▶ [SHORT TASK] Give the data below again, word for word.

BEGIN PROVIDED DATA

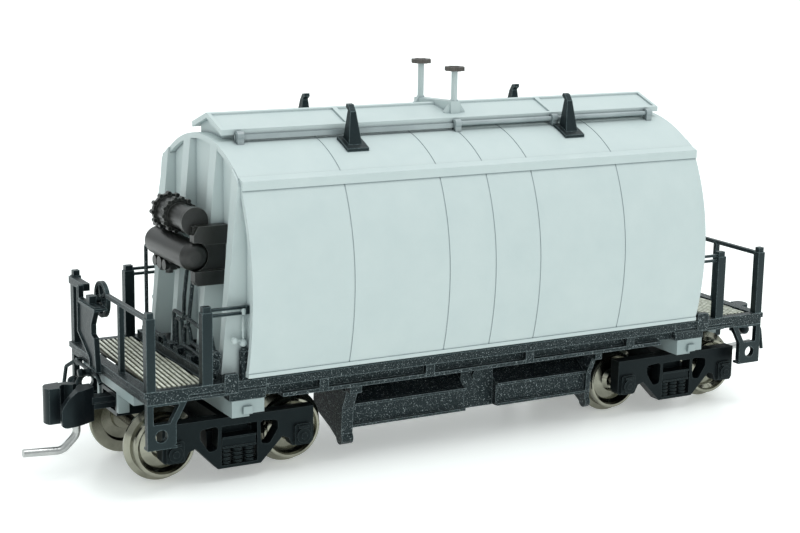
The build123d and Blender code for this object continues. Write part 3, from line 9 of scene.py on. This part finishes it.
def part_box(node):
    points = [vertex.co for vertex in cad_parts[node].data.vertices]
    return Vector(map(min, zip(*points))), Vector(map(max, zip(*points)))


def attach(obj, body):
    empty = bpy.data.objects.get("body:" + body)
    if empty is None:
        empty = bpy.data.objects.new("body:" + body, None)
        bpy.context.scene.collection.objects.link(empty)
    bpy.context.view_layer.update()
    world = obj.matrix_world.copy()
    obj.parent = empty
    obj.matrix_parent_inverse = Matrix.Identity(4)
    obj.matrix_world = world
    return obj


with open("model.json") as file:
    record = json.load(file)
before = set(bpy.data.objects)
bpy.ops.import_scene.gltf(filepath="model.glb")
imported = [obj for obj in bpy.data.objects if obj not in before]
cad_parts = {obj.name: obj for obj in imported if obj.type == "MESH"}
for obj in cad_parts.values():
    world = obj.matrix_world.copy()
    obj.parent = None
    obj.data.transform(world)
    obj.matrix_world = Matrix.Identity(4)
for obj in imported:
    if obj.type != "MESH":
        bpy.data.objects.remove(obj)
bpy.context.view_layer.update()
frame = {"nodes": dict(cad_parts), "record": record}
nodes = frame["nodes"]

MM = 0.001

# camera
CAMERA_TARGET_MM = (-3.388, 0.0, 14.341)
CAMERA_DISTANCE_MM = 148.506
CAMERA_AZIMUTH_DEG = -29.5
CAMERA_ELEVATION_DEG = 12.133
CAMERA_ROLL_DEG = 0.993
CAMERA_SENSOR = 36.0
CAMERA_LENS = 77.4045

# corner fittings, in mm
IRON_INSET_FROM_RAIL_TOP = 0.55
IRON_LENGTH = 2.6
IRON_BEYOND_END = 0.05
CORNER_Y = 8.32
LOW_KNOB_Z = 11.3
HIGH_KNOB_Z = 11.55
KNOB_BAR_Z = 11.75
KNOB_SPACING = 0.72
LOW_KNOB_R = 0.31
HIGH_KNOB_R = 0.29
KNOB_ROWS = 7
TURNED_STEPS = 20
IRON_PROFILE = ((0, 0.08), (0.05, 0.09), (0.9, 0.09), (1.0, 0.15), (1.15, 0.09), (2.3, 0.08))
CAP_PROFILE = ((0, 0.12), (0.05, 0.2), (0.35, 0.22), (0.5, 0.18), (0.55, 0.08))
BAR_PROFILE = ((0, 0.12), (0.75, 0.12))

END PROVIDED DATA

▶ [EXERCISE RESULT]
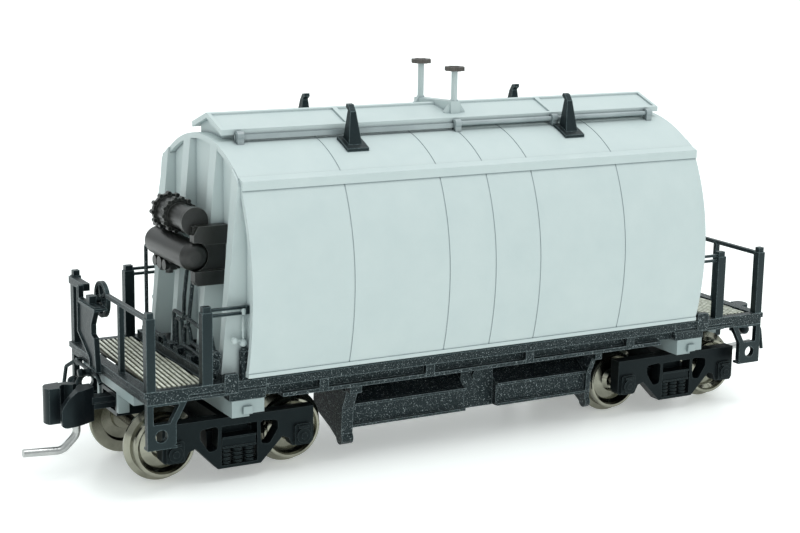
The build123d and Blender code for this object continues. Write part 3, from line 9 of scene.py on. This part finishes it.
def part_box(node):
    points = [vertex.co for vertex in cad_parts[node].data.vertices]
    return Vector(map(min, zip(*points))), Vector(map(max, zip(*points)))


def attach(obj, body):
    empty = bpy.data.objects.get("body:" + body)
    if empty is None:
        empty = bpy.data.objects.new("body:" + body, None)
        bpy.context.scene.collection.objects.link(empty)
    bpy.context.view_layer.update()
    world = obj.matrix_world.copy()
    obj.parent = empty
    obj.matrix_parent_inverse = Matrix.Identity(4)
    obj.matrix_world = world
    return obj


with open("model.json") as file:
    record = json.load(file)
before = set(bpy.data.objects)
bpy.ops.import_scene.gltf(filepath="model.glb")
imported = [obj for obj in bpy.data.objects if obj not in before]
cad_parts = {obj.name: obj for obj in imported if obj.type == "MESH"}
for obj in cad_parts.values():
    world = obj.matrix_world.copy()
    obj.parent = None
    obj.data.transform(world)
    obj.matrix_world = Matrix.Identity(4)
for obj in imported:
    if obj.type != "MESH":
        bpy.data.objects.remove(obj)
bpy.context.view_layer.update()
frame = {"nodes": dict(cad_parts), "record": record}
nodes = frame["nodes"]

MM = 0.001

# camera
CAMERA_TARGET_MM = (-3.388, 0.0, 14.341)
CAMERA_DISTANCE_MM = 148.506
CAMERA_AZIMUTH_DEG = -29.5
CAMERA_ELEVATION_DEG = 12.133
CAMERA_ROLL_DEG = 0.993
CAMERA_SENSOR = 36.0
CAMERA_LENS = 77.4045

# corner fittings, in mm
IRON_INSET_FROM_RAIL_TOP = 0.55
IRON_LENGTH = 2.6
IRON_BEYOND_END = 0.05
CORNER_Y = 8.32
LOW_KNOB_Z = 11.3
HIGH_KNOB_Z = 11.55
KNOB_BAR_Z = 11.75
KNOB_SPACING = 0.72
LOW_KNOB_R = 0.31
HIGH_KNOB_R = 0.29
KNOB_ROWS = 7
TURNED_STEPS = 20
IRON_PROFILE = ((0, 0.08), (0.05, 0.09), (0.9, 0.09), (1.0, 0.15), (1.15, 0.09), (2.3, 0.08))
CAP_PROFILE = ((0, 0.12), (0.05, 0.2), (0.35, 0.22), (0.5, 0.18), (0.55, 0.08))
BAR_PROFILE = ((0, 0.12), (0.75, 0.12))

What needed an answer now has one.